• YOUR GOAL: Reproduce exactly the lines of the material beneath, from the line that contains "housing(looks)" to the line that contains "record = json.load(file)", both included, and no other lines.

• DATA EXCERPTS:

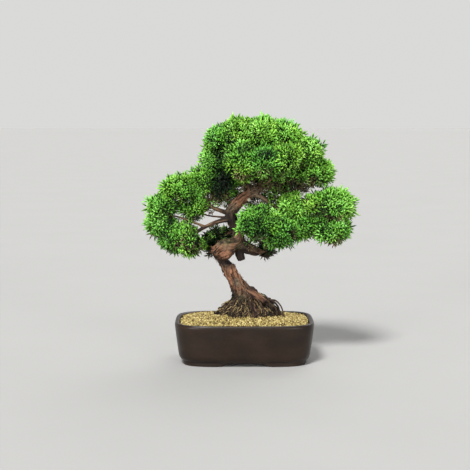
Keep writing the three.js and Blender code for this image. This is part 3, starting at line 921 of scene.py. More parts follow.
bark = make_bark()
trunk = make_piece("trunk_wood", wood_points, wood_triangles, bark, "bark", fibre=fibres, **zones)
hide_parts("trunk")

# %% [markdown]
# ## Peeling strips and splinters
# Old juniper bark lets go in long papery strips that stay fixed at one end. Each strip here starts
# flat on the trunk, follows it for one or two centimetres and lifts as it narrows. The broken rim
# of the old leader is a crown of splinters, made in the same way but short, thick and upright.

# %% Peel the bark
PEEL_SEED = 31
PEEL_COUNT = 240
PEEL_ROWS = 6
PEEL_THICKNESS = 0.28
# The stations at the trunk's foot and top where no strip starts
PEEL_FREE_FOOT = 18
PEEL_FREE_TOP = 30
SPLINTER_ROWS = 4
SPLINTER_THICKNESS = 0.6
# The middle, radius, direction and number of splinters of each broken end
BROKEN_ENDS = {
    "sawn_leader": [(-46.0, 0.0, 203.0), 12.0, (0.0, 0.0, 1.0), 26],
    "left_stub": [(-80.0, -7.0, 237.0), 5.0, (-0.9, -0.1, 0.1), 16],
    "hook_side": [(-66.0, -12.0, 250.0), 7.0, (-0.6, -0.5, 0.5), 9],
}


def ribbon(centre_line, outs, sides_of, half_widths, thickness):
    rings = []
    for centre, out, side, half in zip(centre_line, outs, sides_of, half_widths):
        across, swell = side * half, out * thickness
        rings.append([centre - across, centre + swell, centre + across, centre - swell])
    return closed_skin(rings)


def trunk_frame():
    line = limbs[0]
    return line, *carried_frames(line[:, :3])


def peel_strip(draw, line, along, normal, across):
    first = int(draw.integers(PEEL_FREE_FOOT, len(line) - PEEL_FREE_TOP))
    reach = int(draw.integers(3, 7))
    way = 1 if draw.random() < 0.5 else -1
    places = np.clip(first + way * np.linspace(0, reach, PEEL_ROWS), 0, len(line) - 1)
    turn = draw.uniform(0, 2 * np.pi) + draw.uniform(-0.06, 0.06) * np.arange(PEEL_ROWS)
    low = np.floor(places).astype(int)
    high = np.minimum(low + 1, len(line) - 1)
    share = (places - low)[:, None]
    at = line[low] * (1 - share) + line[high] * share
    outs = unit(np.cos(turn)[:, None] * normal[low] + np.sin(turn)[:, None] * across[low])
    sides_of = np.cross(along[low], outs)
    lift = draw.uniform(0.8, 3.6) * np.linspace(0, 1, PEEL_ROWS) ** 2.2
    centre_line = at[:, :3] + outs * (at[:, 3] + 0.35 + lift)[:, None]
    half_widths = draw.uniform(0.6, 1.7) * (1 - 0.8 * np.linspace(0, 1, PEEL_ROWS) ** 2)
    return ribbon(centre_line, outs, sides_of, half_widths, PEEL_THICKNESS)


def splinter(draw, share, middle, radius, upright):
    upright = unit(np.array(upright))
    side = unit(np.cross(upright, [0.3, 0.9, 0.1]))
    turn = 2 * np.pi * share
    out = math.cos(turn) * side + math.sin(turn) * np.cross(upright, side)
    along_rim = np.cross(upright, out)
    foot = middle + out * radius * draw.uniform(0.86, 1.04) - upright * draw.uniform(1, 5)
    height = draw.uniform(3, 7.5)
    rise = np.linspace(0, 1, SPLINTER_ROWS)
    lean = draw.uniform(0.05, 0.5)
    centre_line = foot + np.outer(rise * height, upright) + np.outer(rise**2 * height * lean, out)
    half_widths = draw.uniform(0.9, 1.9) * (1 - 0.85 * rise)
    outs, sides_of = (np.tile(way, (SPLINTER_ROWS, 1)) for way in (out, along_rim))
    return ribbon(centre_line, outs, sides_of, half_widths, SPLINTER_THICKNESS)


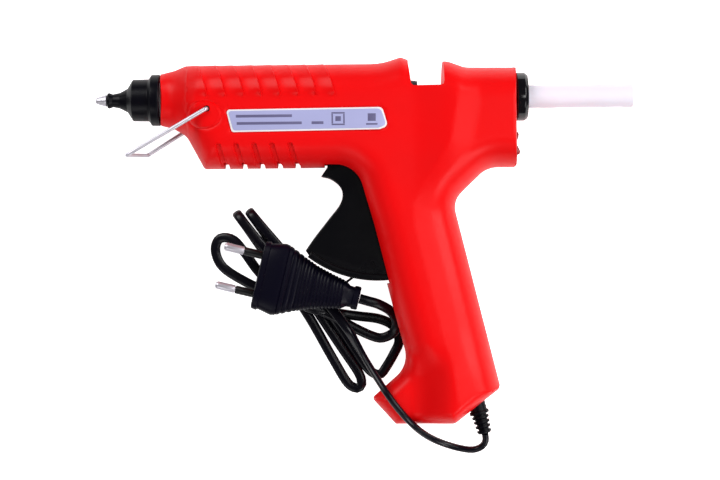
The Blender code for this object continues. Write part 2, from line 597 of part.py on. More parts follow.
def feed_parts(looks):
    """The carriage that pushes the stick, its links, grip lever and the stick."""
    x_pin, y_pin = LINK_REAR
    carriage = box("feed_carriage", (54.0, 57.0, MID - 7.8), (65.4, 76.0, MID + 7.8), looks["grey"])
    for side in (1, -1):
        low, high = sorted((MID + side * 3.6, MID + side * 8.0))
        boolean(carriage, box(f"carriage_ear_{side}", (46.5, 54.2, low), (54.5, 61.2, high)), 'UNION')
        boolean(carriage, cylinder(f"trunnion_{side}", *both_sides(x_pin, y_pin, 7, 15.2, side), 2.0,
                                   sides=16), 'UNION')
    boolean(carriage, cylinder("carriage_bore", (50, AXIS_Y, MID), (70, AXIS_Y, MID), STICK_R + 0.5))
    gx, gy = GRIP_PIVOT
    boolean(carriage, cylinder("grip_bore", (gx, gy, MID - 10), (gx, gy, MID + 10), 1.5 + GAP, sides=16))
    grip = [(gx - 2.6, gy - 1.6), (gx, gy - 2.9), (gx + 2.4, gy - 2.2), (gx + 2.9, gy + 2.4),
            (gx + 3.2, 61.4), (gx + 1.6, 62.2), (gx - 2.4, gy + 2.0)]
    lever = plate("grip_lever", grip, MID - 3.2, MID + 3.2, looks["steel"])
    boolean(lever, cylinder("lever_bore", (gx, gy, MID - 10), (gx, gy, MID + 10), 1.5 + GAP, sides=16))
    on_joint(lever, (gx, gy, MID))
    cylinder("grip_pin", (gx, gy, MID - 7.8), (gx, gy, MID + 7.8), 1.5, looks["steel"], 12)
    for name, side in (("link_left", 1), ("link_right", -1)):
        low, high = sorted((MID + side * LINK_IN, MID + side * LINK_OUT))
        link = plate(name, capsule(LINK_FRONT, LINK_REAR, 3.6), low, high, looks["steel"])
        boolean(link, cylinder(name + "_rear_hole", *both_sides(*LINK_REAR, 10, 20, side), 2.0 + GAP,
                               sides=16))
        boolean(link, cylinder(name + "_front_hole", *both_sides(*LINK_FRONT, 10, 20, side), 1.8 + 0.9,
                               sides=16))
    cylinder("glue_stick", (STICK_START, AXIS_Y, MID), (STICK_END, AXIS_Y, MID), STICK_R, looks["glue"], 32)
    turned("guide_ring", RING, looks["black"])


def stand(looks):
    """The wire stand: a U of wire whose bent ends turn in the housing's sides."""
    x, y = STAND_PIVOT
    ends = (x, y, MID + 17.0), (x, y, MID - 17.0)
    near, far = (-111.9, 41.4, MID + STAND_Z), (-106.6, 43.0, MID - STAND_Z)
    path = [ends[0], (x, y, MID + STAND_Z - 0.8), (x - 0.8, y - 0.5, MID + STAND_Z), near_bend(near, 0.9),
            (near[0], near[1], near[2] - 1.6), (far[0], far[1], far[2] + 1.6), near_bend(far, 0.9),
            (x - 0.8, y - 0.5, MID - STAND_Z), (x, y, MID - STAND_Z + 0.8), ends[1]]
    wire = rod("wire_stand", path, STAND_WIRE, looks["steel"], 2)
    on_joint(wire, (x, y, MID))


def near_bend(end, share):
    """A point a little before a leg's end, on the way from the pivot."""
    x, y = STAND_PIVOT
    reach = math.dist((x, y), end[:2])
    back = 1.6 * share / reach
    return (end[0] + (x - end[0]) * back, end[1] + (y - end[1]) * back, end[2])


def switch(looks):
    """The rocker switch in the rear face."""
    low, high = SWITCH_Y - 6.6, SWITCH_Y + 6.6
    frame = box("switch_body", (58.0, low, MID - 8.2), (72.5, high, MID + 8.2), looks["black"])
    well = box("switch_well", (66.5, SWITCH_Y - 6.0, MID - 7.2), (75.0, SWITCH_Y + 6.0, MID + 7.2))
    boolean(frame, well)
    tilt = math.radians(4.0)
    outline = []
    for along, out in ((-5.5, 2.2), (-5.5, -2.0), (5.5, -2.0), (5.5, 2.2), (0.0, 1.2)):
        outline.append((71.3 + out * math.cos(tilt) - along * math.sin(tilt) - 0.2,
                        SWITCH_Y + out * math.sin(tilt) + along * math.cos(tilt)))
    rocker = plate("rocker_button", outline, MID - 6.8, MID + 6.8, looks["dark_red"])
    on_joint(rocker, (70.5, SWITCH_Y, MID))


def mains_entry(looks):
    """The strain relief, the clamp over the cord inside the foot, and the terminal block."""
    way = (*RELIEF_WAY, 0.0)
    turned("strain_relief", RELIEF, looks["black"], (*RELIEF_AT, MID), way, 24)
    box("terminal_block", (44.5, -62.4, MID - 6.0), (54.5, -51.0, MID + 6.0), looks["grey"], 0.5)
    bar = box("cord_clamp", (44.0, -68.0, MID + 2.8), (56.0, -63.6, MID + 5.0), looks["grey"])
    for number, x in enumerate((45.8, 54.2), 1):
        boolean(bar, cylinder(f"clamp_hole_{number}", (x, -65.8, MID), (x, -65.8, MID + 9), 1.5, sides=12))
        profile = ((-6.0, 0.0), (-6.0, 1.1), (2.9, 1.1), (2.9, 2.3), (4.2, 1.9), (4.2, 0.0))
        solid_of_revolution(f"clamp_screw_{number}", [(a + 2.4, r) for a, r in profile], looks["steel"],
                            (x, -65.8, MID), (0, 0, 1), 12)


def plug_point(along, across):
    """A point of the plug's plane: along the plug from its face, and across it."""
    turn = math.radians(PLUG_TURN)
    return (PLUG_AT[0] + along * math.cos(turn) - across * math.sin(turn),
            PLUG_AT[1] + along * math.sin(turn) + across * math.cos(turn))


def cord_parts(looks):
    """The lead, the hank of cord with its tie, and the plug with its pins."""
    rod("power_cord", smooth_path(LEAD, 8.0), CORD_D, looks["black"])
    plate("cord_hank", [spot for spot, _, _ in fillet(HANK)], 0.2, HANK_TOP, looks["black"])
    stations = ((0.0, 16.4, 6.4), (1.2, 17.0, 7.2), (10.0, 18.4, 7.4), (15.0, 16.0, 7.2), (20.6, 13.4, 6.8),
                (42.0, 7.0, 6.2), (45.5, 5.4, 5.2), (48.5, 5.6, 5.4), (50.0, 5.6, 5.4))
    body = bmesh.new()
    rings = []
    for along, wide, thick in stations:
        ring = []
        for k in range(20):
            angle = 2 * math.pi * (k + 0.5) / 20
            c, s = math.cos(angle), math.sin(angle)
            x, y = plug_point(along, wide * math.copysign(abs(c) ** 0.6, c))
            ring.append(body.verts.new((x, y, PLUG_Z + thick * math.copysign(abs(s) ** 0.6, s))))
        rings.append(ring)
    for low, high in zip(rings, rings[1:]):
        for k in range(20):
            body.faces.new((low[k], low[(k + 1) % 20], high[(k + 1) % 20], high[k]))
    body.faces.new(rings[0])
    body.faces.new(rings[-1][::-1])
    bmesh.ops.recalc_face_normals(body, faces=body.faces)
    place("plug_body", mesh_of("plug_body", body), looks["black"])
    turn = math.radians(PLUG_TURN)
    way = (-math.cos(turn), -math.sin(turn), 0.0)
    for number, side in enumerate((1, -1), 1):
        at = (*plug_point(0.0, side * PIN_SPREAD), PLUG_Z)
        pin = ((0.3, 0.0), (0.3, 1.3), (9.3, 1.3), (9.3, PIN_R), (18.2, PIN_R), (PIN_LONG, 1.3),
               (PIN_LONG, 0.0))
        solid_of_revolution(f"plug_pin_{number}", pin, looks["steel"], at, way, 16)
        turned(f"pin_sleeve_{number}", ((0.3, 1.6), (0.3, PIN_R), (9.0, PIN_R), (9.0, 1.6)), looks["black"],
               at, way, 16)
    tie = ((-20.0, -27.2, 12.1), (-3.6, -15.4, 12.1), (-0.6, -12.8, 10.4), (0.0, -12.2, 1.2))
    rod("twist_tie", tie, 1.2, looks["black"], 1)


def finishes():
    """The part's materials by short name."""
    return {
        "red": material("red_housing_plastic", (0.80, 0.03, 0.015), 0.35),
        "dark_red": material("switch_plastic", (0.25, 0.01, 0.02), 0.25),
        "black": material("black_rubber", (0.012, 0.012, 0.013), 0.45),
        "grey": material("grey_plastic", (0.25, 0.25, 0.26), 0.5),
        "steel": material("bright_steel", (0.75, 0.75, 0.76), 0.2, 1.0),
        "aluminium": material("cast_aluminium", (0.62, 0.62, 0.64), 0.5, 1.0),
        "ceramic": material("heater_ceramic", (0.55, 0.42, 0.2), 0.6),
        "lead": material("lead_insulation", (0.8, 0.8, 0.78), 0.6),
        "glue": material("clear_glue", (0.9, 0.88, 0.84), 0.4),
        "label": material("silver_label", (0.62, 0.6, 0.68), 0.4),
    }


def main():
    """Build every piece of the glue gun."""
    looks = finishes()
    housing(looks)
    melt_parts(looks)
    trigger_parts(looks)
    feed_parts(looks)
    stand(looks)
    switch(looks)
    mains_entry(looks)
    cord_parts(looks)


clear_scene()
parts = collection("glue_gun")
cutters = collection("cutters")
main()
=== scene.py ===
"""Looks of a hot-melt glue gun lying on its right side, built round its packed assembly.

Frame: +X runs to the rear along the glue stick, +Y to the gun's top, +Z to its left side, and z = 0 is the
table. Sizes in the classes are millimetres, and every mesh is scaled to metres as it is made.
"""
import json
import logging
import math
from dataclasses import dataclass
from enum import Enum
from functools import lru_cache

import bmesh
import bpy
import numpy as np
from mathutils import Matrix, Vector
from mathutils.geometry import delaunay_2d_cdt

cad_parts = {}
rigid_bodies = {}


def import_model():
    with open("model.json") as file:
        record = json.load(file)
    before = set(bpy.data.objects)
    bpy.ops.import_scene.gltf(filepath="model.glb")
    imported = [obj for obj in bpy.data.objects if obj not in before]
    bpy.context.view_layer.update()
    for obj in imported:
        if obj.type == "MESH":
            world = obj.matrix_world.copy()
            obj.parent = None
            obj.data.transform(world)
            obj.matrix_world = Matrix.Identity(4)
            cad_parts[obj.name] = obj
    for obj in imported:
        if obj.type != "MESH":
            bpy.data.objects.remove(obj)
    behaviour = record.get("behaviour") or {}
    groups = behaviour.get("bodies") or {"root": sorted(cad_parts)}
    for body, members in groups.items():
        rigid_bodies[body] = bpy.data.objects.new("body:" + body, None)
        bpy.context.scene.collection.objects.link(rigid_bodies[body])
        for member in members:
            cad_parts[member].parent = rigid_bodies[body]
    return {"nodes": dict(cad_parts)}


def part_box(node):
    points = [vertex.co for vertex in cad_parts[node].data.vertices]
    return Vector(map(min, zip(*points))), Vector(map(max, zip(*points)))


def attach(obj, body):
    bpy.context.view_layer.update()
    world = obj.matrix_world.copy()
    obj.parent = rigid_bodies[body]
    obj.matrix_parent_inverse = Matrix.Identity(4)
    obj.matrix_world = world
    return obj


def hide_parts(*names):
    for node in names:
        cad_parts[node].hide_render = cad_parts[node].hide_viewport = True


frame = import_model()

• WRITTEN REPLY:
    housing(looks)
    melt_parts(looks)
    trigger_parts(looks)
    feed_parts(looks)
    stand(looks)
    switch(looks)
    mains_entry(looks)
    cord_parts(looks)


clear_scene()
parts = collection("glue_gun")
cutters = collection("cutters")
main()
=== scene.py ===
"""Looks of a hot-melt glue gun lying on its right side, built round its packed assembly.

Frame: +X runs to the rear along the glue stick, +Y to the gun's top, +Z to its left side, and z = 0 is the
table. Sizes in the classes are millimetres, and every mesh is scaled to metres as it is made.
"""
import json
import logging
import math
from dataclasses import dataclass
from enum import Enum
from functools import lru_cache

import bmesh
import bpy
import numpy as np
from mathutils import Matrix, Vector
from mathutils.geometry import delaunay_2d_cdt

cad_parts = {}
rigid_bodies = {}


def import_model():
    with open("model.json") as file:
        record = json.load(file)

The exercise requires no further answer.